Tuesday, April 26, 2011

theatre review- THE HOUSE OF BLUE LEAVES -Broadway April 25

John Guare's play, The House of Blue Leaves, is a black comedy set in 1965 Queens  and filled with dreamers caught up in the celebrity centered world on a day the Pope visits New York City.  Starring Ben Stiller, Edie Falco and Jennifer Jason Leigh  the show opened on Broadway last night and we were there.  Stiller actually played a different part in the 1986 revival of the play, which I also had the pleasure of seeing.

Edie Falco
Stiller is Artie, a zookeeper who writes songs.  And not very good ones at that.  His wife Bananas is just that, and Artie is arranging for her to be moved to an asylum so he can run off to make it big in California with his girlfriend.  Falco as Bananas gives yet another nuanced performance that perfectly captures the pain and suffering that one assumes a schizophrenic must experience, especially one who is completely aware of her husband's plans.  She has the less showy role, especially when compared to the high pitched frenetic delivery that Jennifer Jason Leigh brings to Bunny, Artie's girlfriend.  But Falco knows how to play the quiet, distraught anguish perfectly.   With long blond hair, and wearing a nightgown and little makeup for most of the play, Falco's appearance is virtually unlike any of her more famous tv roles, but she uses that simplicity to ground her character and even when she is in one room quietly eavesdropping on the action in another room we are drawn to her and always aware of her presence.

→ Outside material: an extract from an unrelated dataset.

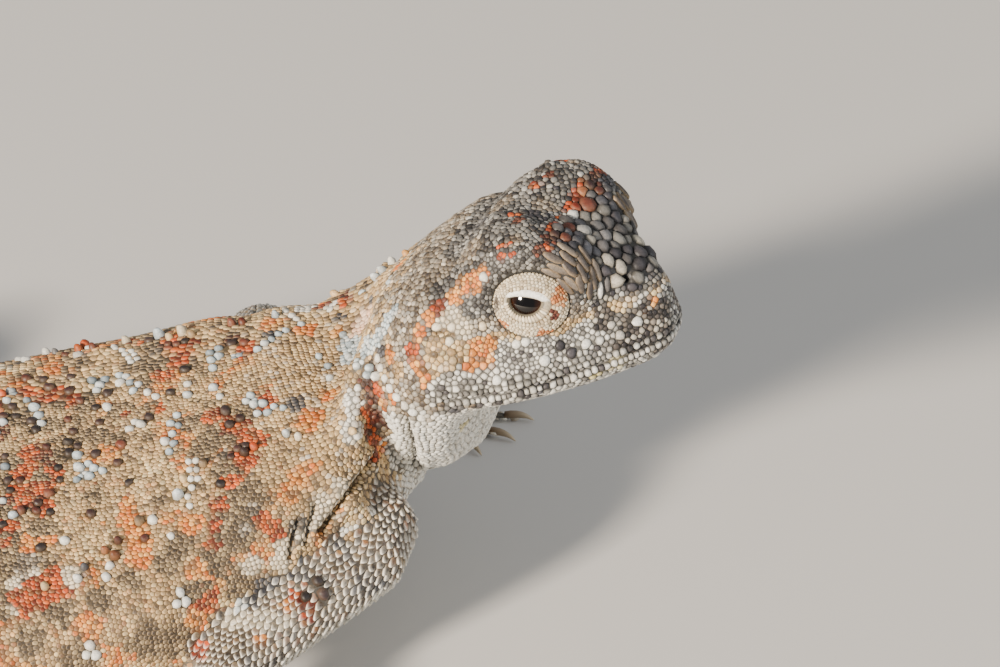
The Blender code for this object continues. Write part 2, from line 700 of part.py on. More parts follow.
def make_neck(nape_ring, collection, material):
    """The neck, a bridge from the trunk's front to the nape, folded across."""
    angles = side_angles()
    _, _, _, _, ahead = trunk_frame(TRUNK_TABLE[-1][0])
    turn = np.array(head_matrix().to_3x3())
    face = turn @ np.array((1.0, 0.0, 0.0))
    start = trunk_ring(TRUNK_TABLE[-1][0], angles) + ahead * GAP
    end = nape_ring @ turn.T + np.array(HEAD_PLACE) - face * GAP
    rings = []
    for i in range(NECK_RINGS):
        t = i / (NECK_RINGS - 1)
        rings.append((2 * t ** 3 - 3 * t ** 2 + 1) * start
                     + (t ** 3 - 2 * t ** 2 + t) * ahead * NECK_PULL_TRUNK
                     + (3 * t ** 2 - 2 * t ** 3) * end
                     + (t ** 3 - t ** 2) * face * NECK_PULL_HEAD)
    rings = swell(np.array(rings), TRUNK_SWELLS)
    rings[0] = onto_plane(rings[0], start[0], ahead)
    rings[-1] = end
    normals = ring_normals(rings)
    for i in range(1, NECK_RINGS - 1):
        t = i / (NECK_RINGS - 1)
        for k, angle in enumerate(angles):
            side, height = oval(angle, 2.0)
            for place, width, on_back, on_side, below in NECK_FOLDS:
                rise = on_side * side ** 2 + (on_back if height > 0 else below) * height ** 2
                rings[i, k] += normals[i, k] * rise * math.exp(-((t - place) / width) ** 2)
    neck = loft("neck", rings, collection, material)
    normals = ring_normals(rings)
    spines = []
    for i, degrees in NECK_SPINES:
        for k in (angles.index(degrees), angles.index(360 - degrees)):
            lean = Vector(normals[i, k]) - Vector(ahead) * TUBERCLE_LEAN
            spines.append((Vector(rings[i, k]), lean.normalized()))
    return neck, spines


def add_neck_spines(neck, spines, material):
    """Short spines on the ridges of the neck."""
    for place, lean in spines:
        add_stud(place, lean, NECK_SPINE, 5, material)
    join_or_cut(neck, tool_set(), "UNION")


def make_tail(collection, material):
    """The tail in three lengths, laid on the floor."""
    total = TAIL_TABLE[-1][0]
    count = int(total / COURSE_STEP)
    course = Course([read_table(TAIL_TABLE, total * i / count)[:3] for i in range(count + 1)])

    def size_at(distance):
        return read_table(TAIL_TABLE, distance)[3:]

    for name, start, end, rings, sides in TAIL_PARTS:
        last = name == TAIL_PARTS[-1][0]
        shape = tube_rings(course, start, end, rings, size_at, sides, 2.1, (True, not last))
        if start == 0.0:
            _, _, _, _, ahead = trunk_frame(TRUNK_TABLE[0][0])
            centre = np.array(course.at(0.0)) - ahead * GAP
            first = onto_plane(np.array([tuple(p) for p in shape[0]]), centre, ahead)
            shape[0] = [Vector(point) for point in first]
        tip = course.at(total) if last else None
        length = loft(name, shape, collection, material, end_tip=tip)
        trim_to_floor(length, material)


def limb_sizes(marks, sizes):
    """Half width and half height along a limb, by distance."""
    table = [(mark, *size) for mark, size in zip(marks, sizes)]
    return lambda distance: read_table(table, distance)


def rod(name, root, run, table, thick, sides, tip, tools, material):
    """A level toe or claw: shares of its run, heights and thicknesses, and its tip."""
    ahead = run.normalized()
    left = UP.cross(ahead)
    rings = []
    for share, height, wide in table:
        middle = root + run * share
        middle.z = height
        ring = []
        for k in range(sides):
            turn = 2 * math.pi * (k + 0.5) / sides
            ring.append(middle + (left * math.sin(turn) + UP * math.cos(turn)) * thick * wide)
        rings.append(ring)
    end = root + run + ahead * tip[0]
    end.z = tip[1]
    mark_tool(loft(name, rings, tools, material, end_tip=end))


def make_toes(palm_end, bearing, toes, inner_side, tools, material):
    """Toes with claws, spread from the end of a palm or sole."""
    aside = Vector((-math.sin(bearing), math.cos(bearing), 0.0)) * inner_side
    for number, (length, spread, across) in enumerate(toes):
        angle = bearing + inner_side * math.radians(spread)
        ahead = Vector((math.cos(angle), math.sin(angle), 0.0))
        root = palm_end + aside * across - ahead * TOE_LAP
        whole = length + TOE_LAP
        rod("toe_%d" % number, root, ahead * whole, TOE_TABLE, TOE_THICK, TOE_SIDES, TOE_TIP,
            tools, material)
        rod("claw_%d" % number, root + ahead * whole * CLAW_START, ahead * CLAW_LONG,
            CLAW_TABLE, CLAW_THICK, CLAW_SIDES, CLAW_TIP, tools, material)


def make_limb(names, corners, sizes, toes, side, body, collection, material):
    """A limb in three nodes, its root fitted to the body it grows from."""
    course = bent_course(corners, LIMB_BEND)
    bend = course.nearest(corners[-3]) + JOINT_AHEAD
    narrow = course.nearest(corners[-2]) - WRIST_BACK
    marks = (0.0, bend * 0.5, bend, (bend + narrow) / 2, narrow, course.length)
    size_at = limb_sizes(marks, sizes)

    rings = tube_rings(course, 0.0, bend, LIMB_RINGS[0], size_at, LIMB_SIDES, LIMB_ROUNDNESS,
                       (False, True))
    upper = loft(names[0], rings, collection, material)
    for piece in body:
        grown_copy(piece, GAP, tool_set())
    join_or_cut(upper, tool_set(), "DIFFERENCE")

    rings = tube_rings(course, bend, narrow, LIMB_RINGS[1], size_at, LIMB_SIDES, LIMB_ROUNDNESS)
    loft(names[1], rings, collection, material)

    rings = tube_rings(course, narrow, course.length, LIMB_RINGS[2], size_at, LIMB_SIDES,
                       LIMB_ROUNDNESS, (True, False))
    end = course.at(course.length)
    heading = course.heading(course.length)
    palm = loft(names[2], rings, collection, material, end_tip=end + heading * PALM_TIP)
    bearing = math.atan2(heading.y, heading.x)
    make_toes(end, bearing, toes, -side, tool_set(), material)
    join_or_cut(palm, tool_set(), "UNION")
    trim_to_floor(palm, material)


def to_metres(collection):
    """Bring the finished solids from millimetres to metres, and shade them smooth."""
    for thing in collection.objects:
        place = thing.matrix_world.copy()
        thing.data.transform(Matrix.Scale(MM, 4))
        place.translation = place.translation * MM
        thing.matrix_world = place
        thing.data.shade_smooth()
        thing.data.set_sharp_from_angle(angle=math.radians(SHARP_EDGE))


def build():
    """Make the whole animal."""
    clear_scene()
    lizard = new_collection("sunwatcher_toadhead_agama")
    head_skin = new_material("head_skin", GREY_SAND, 0.75)
    body_skin = new_material("body_skin", SAND, 0.8)
    limb_skin = new_material("limb_skin", PALE_SAND, 0.8)
    tail_skin = new_material("tail_skin", SAND, 0.8)
    eye_surface = new_material("eye_surface", EYE_BROWN, 0.1)

    torso = make_trunk(lizard, body_skin)
    head, nape_ring = make_head(lizard, head_skin)
    neck, spines = make_neck(nape_ring, lizard, body_skin)
    make_eyes(lizard, eye_surface)
    make_tail(lizard, tail_skin)
    for side, name, corners in ((-1, "right", RIGHT_ARM), (1, "left", LEFT_ARM)):
        names = [name + "_upper_arm", name + "_forearm", name + "_hand"]
        make_limb(names, corners, ARM_SIZES, HAND_TOES, side, (torso, neck),
                  lizard, limb_skin)
    for side, name, corners in ((-1, "right", RIGHT_LEG), (1, "left", LEFT_LEG)):
        names = [name + "_thigh", name + "_shin", name + "_foot"]
        make_limb(names, corners, LEG_SIZES, FOOT_TOES, side, (torso,),
                  lizard, limb_skin)
    add_neck_spines(neck, spines, body_skin)
    add_back_tubercles(torso, body_skin)
    trim_to_floor(torso, body_skin)
    to_metres(lizard)
    bpy.data.collections.remove(tool_set())


build()
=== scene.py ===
"""Sunwatcher toadhead agama (Phrynocephalus helioscopus), a still figure at life size.

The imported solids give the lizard's form. Over them come one skin from snout to tail,
lids, eyes, many thousands of separate scales, and claws of horn.
"""
import json
import math

import bmesh
import bpy
import numpy as np
from mathutils import Matrix, Vector, noise
from mathutils.bvhtree import BVHTree
from mathutils.kdtree import KDTree

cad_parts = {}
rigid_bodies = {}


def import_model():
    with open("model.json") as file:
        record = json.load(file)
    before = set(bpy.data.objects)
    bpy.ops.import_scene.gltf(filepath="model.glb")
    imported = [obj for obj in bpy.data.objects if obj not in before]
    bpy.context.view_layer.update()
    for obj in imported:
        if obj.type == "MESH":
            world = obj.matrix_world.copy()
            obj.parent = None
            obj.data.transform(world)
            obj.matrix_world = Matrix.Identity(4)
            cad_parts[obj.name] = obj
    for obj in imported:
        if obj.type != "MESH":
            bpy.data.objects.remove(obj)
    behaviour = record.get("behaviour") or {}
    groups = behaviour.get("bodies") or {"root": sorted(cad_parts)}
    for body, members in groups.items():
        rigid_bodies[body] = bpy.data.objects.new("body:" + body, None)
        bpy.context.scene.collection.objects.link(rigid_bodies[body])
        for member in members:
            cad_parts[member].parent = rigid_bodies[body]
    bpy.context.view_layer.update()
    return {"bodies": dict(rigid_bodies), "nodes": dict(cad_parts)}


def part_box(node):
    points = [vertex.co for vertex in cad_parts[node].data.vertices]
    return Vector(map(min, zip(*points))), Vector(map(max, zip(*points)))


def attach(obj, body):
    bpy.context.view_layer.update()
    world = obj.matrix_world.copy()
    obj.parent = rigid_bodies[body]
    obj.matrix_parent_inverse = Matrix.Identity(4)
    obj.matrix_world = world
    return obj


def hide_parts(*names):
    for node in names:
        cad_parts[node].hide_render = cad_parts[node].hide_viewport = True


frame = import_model()
body = next(iter(frame["bodies"]))

# View
# A long lens looks down at the head from the animal's right front, as in the photo,
# where one millimetre at the head is 18.5 pixels of a picture 1000 pixels wide.
MM = 0.001
PICTURE = (1000.0, 667.0)
PIXELS_PER_MM = 18.5
HEAD_PLACE = Vector((31.0, -0.5, 15.0)) * MM
HEAD_PIXEL = (434.0, 347.0)
LENS = 200.0
SENSOR = 36.0
view_right = Vector((0.978, -0.208, 0.0)).normalized()
view_back = Vector((-0.176, -0.830, 0.530)).normalized()
view_up = view_back.cross(view_right).normalized()
view_right = view_up.cross(view_back).normalized()


def on_view_plane(px, py):
    """The point seen at a pixel, on the plane through the head's middle."""
    across = (px - HEAD_PIXEL[0]) / PIXELS_PER_MM * MM
    above = (HEAD_PIXEL[1] - py) / PIXELS_PER_MM * MM
    return HEAD_PLACE + view_right * across + view_up * above


distance = PICTURE[0] / PIXELS_PER_MM * MM * LENS / SENSOR
lens_place = on_view_plane(PICTURE[0] / 2, PICTURE[1] / 2) + view_back * distance
camera = bpy.data.objects.new("camera", bpy.data.cameras.new("camera"))
bpy.context.scene.collection.objects.link(camera)
turn = Matrix((view_right, view_up, view_back)).transposed().to_4x4()
camera.matrix_world = Matrix.Translation(lens_place) @ turn
camera.data.lens = LENS
camera.data.sensor_width = SENSOR
camera.data.clip_start = 0.005
bpy.context.scene.camera = camera

# Skin
# The skin is one piece from snout to tail, thin and soft. It starts as copies of the
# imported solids, grown until they meet, melted into one and drawn in under the scales.
GROWTH = 0.20 * MM             # closes the gaps between the solids
SCALE_DEPTH = 0.14 * MM        # how far the skin lies inside the solids
MELT = 0.32 * MM               # size of the net that melts the copies into one
SOCKET_BALL = 2.3 * MM
flesh = sorted(name for name in frame["nodes"] if not name.startswith("eye_"))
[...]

Stiller gives a polished performance.  Even though the one sentence plot description might make it seem that his character is a jerk to his wife and he has obviously suffered a lot in dealing with her illness but he still has several moments when the love he once had for her clearly shines through.  Stiller plays these scenes expertly.  Leigh adds the majority of the humor to the play, and her delivery of the material is perfect.  She easily captures the woman who believes her man can do anything that she says he can, especially if she pushes and prods him to make it happen. 

Guare's play is also a study on the celebrity focused world we live in, which is even more intense today then it was when the play first premiered in the mid 1960's.  Bunny is so obsessed with celebrities that we don't truly realize until late in the play to exactly what extent her fascination is.  But Bunny isn't the only one obsessed.  Artie and Bananas' son Ronnie (the part Stiller played in the 1986 revival) and even the nuns who show up in act two, are just as celebrity focused, though for very different reasons.  Even the nuns, with cameras in tow want their pictures taken with Jackie Kennedy, even if she is just on the tv they are standing next to.  I actually find it quite interesting that this play opened this week, only days before what will most likely be the most heavily celebrity focused event of the early 21 st century, the royal wedding of Prince William and Kate Middleton. 

Together Stiller and Leigh play the part of dreamers, pushing to be find a way into the celebrity world but caught up in the realities of the world they live in, a world that they quickly realize is one that had too many boundaries for escape.

Jennifer Jason Leigh and Ben Stiller
Guare's play is one that is a little bit of everything, a farce, a melodrama, and a serious drama, and director David Cromer hasn't seemed to quite find the right balance to expertly keep the play in sync to reach it's goal.  He focuses more on the dark elements but in doing so the drama somewhat outweighs the humor to the point that the humor seems like it doesn't always belong.  When in order to make it have more of an impact the humor needs to take the lead so the emotional pieces, especially the ending, resonate more.  Spolier alert: Cromer's staging of the ending of the play was also a little confusing- the left part of the apartment set starts to slowly separate from the rest of the living room, leaving Artie and Bananas seemingly stranded in the room as if they were the only ones left on a desert island.  At least that's the point I thought Cromer was trying to get across.  But we were upstairs on the left side, so the separation was fairly obvious, not sure if people downstairs on the right side would even notice the separation, so I'm very unclear as to exactly what point Cromer was trying to make.  If both sides of the set separated from the middle where Bananas and Artie were then that would make perfect sense, but that isn't the way it was staged.
 
Stiller, Falco and Leigh
I did enjoy this revival, and it was nice to see Falco, Stiller and Leigh on stage.  Also Alison Pill was very funny in her one scene where she is a deaf starlet always giving the wrong answer to a question, but since she's from Hollywood, none of our celebrity focused characters seem to mind.  I knew Falco would excel in her part but I was also surprised by Leigh, she so expertly nailed the role of a person who wants something so bad that she will almost go to any means to get it.  Interestingly enough, Stiller's mother Anne Meara played that part in the 1971 Off Broadway run of the show.

And, concerning it being Opening Night- we did get an up close personal view of Melissa Etheridge and I personally thought she looks amazing.  Also saw Alan Alda outside the theatre- though we missed seeing Liza, Nathan Lane and Matthew Broderick, oh well!